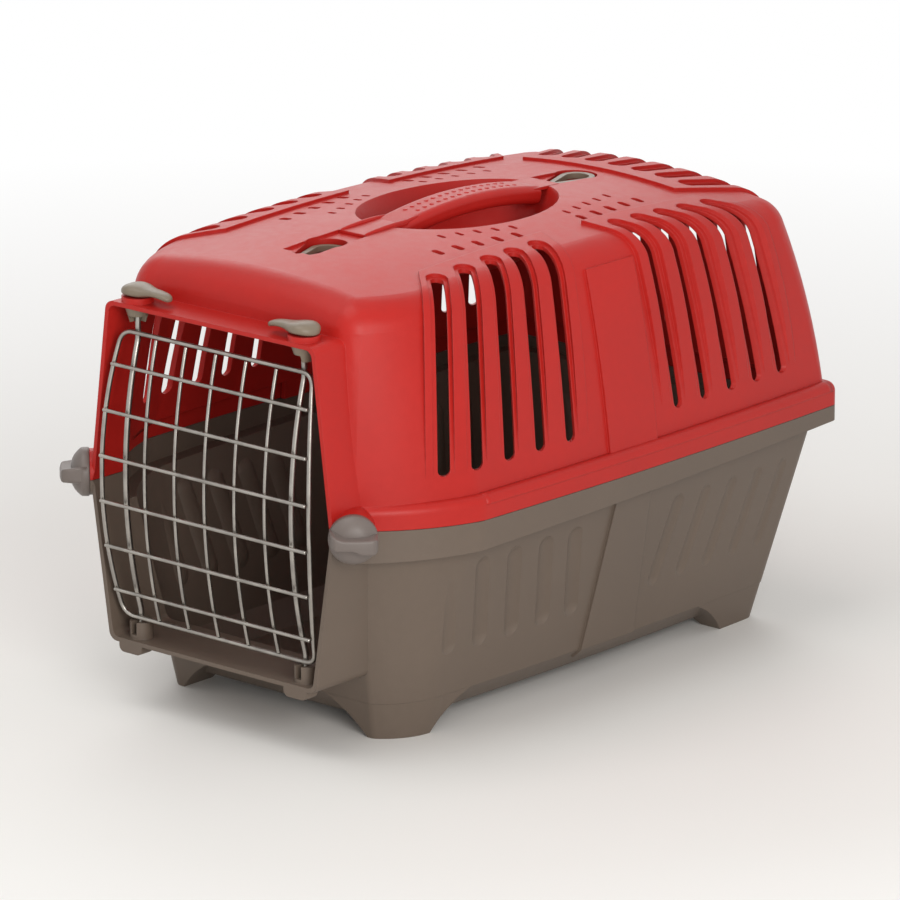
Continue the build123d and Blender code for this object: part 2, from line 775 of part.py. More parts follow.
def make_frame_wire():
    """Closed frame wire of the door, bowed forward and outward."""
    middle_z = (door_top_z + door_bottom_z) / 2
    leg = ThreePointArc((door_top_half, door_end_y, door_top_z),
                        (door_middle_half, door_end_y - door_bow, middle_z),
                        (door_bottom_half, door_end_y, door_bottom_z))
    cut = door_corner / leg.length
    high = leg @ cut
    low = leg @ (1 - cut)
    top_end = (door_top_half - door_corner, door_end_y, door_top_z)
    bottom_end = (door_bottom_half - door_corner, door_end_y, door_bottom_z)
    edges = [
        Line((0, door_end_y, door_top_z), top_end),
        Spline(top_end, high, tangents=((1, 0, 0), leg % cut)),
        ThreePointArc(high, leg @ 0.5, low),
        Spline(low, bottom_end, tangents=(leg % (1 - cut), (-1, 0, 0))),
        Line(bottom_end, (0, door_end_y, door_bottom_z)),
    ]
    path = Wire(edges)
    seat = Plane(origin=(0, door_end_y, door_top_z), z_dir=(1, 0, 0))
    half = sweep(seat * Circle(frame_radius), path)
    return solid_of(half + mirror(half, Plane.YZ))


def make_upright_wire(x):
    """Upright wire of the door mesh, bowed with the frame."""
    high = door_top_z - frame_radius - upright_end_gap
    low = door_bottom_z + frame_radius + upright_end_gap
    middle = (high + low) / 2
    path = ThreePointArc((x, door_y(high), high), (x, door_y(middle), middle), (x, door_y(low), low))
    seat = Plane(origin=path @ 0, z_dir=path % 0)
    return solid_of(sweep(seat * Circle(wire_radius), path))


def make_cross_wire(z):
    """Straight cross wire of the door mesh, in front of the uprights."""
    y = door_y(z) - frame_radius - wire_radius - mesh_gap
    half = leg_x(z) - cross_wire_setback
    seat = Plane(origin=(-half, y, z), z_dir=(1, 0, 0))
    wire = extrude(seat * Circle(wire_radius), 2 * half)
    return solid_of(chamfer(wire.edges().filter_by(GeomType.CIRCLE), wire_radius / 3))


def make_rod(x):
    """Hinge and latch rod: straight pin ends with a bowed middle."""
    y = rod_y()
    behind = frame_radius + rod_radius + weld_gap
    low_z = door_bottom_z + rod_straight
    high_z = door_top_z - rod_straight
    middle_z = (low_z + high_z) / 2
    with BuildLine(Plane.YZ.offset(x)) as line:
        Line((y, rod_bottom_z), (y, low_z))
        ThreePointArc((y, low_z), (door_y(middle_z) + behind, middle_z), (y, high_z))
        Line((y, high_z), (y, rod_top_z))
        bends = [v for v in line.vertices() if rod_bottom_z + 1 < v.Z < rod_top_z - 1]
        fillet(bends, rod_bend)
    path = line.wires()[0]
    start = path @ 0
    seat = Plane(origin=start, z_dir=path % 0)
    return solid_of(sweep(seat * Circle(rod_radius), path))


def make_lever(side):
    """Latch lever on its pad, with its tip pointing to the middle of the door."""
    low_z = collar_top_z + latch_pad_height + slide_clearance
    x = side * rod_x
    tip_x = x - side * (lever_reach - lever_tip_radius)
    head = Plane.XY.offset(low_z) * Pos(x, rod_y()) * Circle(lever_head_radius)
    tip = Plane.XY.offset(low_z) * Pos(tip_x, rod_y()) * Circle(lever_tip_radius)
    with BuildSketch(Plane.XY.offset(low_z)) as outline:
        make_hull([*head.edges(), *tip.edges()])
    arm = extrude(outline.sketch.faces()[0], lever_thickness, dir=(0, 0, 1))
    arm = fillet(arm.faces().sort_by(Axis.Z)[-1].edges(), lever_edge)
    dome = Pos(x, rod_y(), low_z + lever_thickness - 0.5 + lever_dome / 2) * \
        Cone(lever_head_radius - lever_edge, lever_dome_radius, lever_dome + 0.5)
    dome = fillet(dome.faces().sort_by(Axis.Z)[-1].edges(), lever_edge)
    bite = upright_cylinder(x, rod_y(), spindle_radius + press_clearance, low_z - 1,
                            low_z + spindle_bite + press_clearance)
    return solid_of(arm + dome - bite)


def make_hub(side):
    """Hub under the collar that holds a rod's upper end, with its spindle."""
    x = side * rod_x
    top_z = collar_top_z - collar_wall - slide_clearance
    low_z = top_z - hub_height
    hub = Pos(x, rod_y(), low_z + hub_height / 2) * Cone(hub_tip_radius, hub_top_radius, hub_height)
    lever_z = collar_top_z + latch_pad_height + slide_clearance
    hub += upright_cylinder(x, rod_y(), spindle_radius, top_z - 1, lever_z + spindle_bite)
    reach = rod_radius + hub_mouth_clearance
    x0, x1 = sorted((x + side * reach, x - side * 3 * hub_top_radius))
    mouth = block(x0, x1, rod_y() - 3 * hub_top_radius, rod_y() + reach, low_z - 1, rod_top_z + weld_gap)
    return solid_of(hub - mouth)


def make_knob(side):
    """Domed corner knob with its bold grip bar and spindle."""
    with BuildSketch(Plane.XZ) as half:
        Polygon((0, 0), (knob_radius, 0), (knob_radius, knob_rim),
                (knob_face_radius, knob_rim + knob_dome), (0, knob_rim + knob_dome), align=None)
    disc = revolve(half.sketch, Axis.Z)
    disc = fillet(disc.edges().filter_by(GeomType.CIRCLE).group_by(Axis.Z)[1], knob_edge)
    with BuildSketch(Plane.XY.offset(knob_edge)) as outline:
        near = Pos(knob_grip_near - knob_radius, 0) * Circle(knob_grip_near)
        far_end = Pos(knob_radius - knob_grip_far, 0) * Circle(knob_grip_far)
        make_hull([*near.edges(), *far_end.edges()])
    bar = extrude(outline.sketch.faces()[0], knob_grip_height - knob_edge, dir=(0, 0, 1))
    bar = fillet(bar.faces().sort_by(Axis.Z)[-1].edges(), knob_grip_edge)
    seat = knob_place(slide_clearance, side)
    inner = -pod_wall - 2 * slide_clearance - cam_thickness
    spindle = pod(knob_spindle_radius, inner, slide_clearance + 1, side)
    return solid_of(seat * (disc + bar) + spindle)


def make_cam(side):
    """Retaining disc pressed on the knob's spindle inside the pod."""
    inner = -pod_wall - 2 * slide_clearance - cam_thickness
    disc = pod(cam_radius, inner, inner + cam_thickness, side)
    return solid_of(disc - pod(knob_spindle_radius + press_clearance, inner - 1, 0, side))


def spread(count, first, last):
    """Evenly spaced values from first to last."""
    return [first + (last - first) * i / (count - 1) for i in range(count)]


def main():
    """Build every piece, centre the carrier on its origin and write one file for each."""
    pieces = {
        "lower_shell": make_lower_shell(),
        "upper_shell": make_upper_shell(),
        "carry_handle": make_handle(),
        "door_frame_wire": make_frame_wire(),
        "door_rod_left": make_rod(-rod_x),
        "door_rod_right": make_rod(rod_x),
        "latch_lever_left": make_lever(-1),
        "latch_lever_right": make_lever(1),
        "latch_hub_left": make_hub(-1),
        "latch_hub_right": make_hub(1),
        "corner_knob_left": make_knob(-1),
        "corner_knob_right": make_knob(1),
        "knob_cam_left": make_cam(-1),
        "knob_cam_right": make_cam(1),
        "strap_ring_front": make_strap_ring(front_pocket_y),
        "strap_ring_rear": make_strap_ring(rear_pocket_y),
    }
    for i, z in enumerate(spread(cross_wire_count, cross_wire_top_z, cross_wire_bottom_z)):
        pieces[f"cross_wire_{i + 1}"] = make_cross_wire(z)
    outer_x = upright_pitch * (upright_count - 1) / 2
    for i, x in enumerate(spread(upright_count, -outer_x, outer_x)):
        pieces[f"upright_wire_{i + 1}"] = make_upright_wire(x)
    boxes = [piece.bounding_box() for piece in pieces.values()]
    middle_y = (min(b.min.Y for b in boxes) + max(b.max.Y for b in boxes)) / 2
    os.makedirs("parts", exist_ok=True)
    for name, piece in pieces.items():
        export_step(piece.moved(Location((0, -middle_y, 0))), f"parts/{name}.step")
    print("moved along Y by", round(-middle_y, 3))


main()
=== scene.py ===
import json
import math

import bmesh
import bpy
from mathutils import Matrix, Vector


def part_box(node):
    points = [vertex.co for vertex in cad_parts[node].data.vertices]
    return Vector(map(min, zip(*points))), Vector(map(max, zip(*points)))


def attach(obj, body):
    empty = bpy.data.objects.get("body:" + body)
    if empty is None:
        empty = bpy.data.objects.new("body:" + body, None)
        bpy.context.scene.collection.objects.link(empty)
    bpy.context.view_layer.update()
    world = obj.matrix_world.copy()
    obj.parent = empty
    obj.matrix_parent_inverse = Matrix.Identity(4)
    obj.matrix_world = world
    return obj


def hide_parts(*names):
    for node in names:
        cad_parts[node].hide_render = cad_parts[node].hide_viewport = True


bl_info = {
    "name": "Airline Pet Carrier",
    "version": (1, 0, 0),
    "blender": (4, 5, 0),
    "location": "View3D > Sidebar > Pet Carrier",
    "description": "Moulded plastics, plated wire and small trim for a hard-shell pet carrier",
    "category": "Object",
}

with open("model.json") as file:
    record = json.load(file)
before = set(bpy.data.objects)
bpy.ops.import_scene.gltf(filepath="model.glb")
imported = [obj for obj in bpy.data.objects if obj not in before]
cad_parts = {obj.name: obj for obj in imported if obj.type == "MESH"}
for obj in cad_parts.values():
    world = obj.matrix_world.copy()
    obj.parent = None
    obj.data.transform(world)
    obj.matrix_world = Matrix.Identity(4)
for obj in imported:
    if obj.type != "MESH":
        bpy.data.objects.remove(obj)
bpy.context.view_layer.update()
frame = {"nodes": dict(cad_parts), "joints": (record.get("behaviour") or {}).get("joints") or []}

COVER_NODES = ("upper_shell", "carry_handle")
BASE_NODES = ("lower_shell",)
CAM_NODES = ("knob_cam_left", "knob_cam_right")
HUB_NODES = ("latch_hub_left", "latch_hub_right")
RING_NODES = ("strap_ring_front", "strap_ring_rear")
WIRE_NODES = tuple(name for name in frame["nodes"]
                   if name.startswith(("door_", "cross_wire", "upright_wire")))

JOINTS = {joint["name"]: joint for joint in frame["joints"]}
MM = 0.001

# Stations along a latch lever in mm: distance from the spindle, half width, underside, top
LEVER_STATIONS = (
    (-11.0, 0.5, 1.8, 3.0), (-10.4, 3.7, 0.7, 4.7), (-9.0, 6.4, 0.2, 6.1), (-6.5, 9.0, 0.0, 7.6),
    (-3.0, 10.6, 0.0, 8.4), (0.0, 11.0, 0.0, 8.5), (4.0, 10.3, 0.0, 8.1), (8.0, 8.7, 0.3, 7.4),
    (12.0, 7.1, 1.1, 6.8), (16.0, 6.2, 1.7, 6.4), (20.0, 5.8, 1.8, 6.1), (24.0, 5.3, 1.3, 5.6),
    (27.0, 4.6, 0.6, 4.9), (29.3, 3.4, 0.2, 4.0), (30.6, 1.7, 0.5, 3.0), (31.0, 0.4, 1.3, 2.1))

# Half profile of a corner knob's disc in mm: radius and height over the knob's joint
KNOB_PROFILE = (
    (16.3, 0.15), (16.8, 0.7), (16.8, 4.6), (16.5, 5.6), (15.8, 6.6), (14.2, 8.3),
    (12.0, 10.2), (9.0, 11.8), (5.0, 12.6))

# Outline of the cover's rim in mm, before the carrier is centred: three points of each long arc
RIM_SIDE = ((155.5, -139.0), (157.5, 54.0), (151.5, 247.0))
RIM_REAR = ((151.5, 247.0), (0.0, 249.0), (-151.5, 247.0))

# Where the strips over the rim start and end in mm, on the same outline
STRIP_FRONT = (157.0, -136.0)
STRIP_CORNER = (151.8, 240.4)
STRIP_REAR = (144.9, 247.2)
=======
> _TASK TO COMPLETE_
Transcribe exactly, and only, the lines beginning at the line containing "middle_y = (min(b.min.Y" and ending at the line containing "obj.matrix_world = world", both inclusive.

> _OUTPUT OF THE EXERCISE_
    middle_y = (min(b.min.Y for b in boxes) + max(b.max.Y for b in boxes)) / 2
    os.makedirs("parts", exist_ok=True)
    for name, piece in pieces.items():
        export_step(piece.moved(Location((0, -middle_y, 0))), f"parts/{name}.step")
    print("moved along Y by", round(-middle_y, 3))


main()
=== scene.py ===
import json
import math

import bmesh
import bpy
from mathutils import Matrix, Vector


def part_box(node):
    points = [vertex.co for vertex in cad_parts[node].data.vertices]
    return Vector(map(min, zip(*points))), Vector(map(max, zip(*points)))


def attach(obj, body):
    empty = bpy.data.objects.get("body:" + body)
    if empty is None:
        empty = bpy.data.objects.new("body:" + body, None)
        bpy.context.scene.collection.objects.link(empty)
    bpy.context.view_layer.update()
    world = obj.matrix_world.copy()
    obj.parent = empty
    obj.matrix_parent_inverse = Matrix.Identity(4)
    obj.matrix_world = world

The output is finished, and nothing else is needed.